MOVEMENT DRIVEL….After listening to George Will this weekend, Brad DeLong is confused:
I have never been able to make any sense at all of the right-wing claim that the New Deal prolonged the Great Depression by creating a “crisis of confidence” that crippled private investment as American businessmen feared and hated “that Communist Roosevelt.” The crisis of confidence was created by the stock market crash, the deflation, and the bank failures of 1929-1933. Private investment recovered in a very healthy fashion as Roosevelt’s New Deal policies took effect.

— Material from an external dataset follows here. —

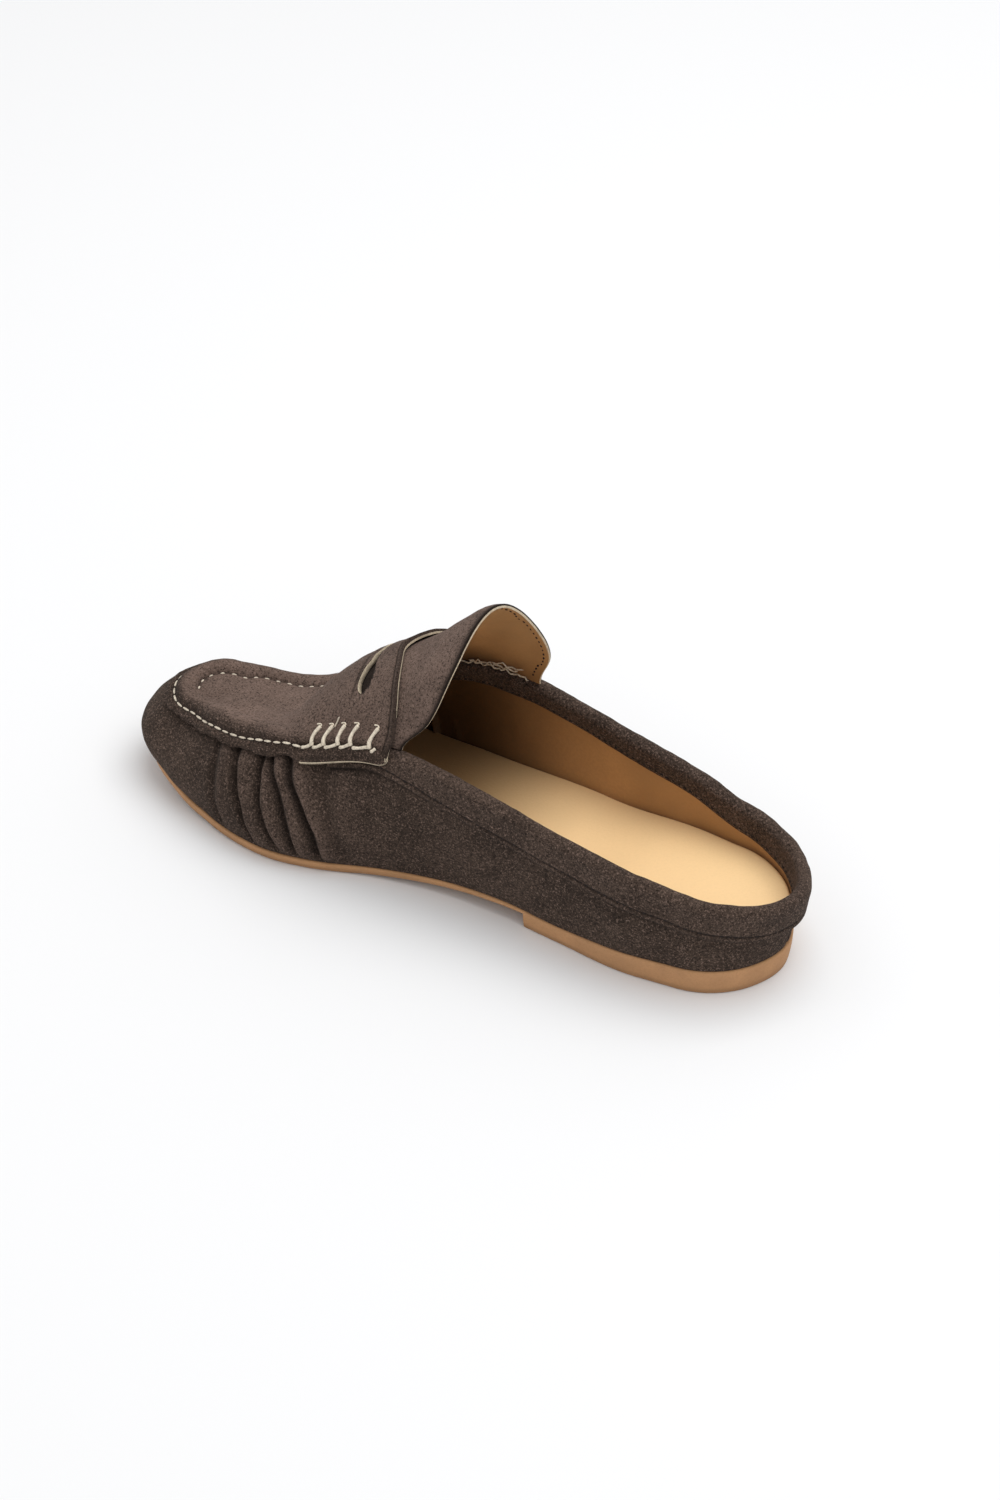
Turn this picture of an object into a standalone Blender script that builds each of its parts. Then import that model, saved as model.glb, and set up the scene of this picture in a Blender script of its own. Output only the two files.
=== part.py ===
"""Loafer mule for the right foot: moulded sole, footbed, pleated upper, padded collar, tongue and apron.

Metres, +Z up. The toe points to -X, the inner side of the foot is at -Y, and the shoe stands at z = 0.
"""

import math
from collections import namedtuple

import bmesh
import bpy
import numpy as np
from mathutils import Vector

# Sizes of the last
SHOE_LENGTH = 0.258
BALL_WIDTH = 0.0865
HEEL_WIDTH = 0.059
BACK_HEIGHT = 0.0336
INSTEP_HEIGHT = 0.0805
TOE_HEIGHT = 0.0305

# Sole and footbed
HEEL_HEIGHT = 0.006
HEEL_LENGTH = 0.090
SOLE_EDGE = 0.0042
TOE_SPRING = 0.0065
SOLE_TUCK = 0.0008
SOLE_ROUND = 0.0006
FOOTBED = 0.0043
FOOTBED_LIFT = 0.0078

# Upper, collar, tongue and apron
WALL = 0.002
LEDGE = 0.0006
GAP = 0.0003
CURVED_GAP = 0.0006
COLLAR_THICKNESS = 0.0062
COLLAR_EDGE = 0.0012
COLLAR_SKIRT_OUT = 0.0115
COLLAR_SKIRT_IN = 0.0085
TONGUE_THICKNESS = 0.0018
APRON_THICKNESS = 0.0018
LIP = 0.003
ROLL_HEIGHT = 0.0028
ROLL_WIDTH = 0.0095
STITCH_SINK = 0.0005
SLOT_WIDTH = 0.0026

# Sections round the last, from the back of the heel to the tip of the toe. A turn of 0 points back,
# 90 sideways and 180 forward. sway: middle of the section towards the inner side. inner, outer: from the
# middle to the sole edge. in_*: inner side, out_*: outer side. set: how far the upper's edge lies inside
# the sole edge. top: its height. lean: degrees of its slope. flare: bulge of the wall over the sole edge.
Section = namedtuple(
    "Section",
    "at turn sway inner outer in_set out_set in_top out_top in_lean out_lean flare steps",
)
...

There’s a good reason Brad has never been able to make sense of this claim: it was never made in good faith in the first place. Movement conservatives don’t like the New Deal, so they did what they always do when confronted with something they don’t like: they went searching for some content-free but semi-plausible argument against it that they could use to con the rubes. Then, once they found something glib enough to pass muster, they repeated it often enough that it took on the patina of conventional wisdom. Conventional enough even for the likes of George Will.
For the first time in a while, though, liberals have the luxury of mostly ignoring this nonsense. In this case — George Will spouting economic drivel on ABC’s This Week — Paul Krugman batted down the nonsense in the course of a few seconds and the conversation moved on. End of story. Very refreshing.
So today’s moral is: make an argument in good faith, and it will (or should, anyway) be engaged. Spew movement nonsense and you will be quickly corrected and then ignored. It’s a good system.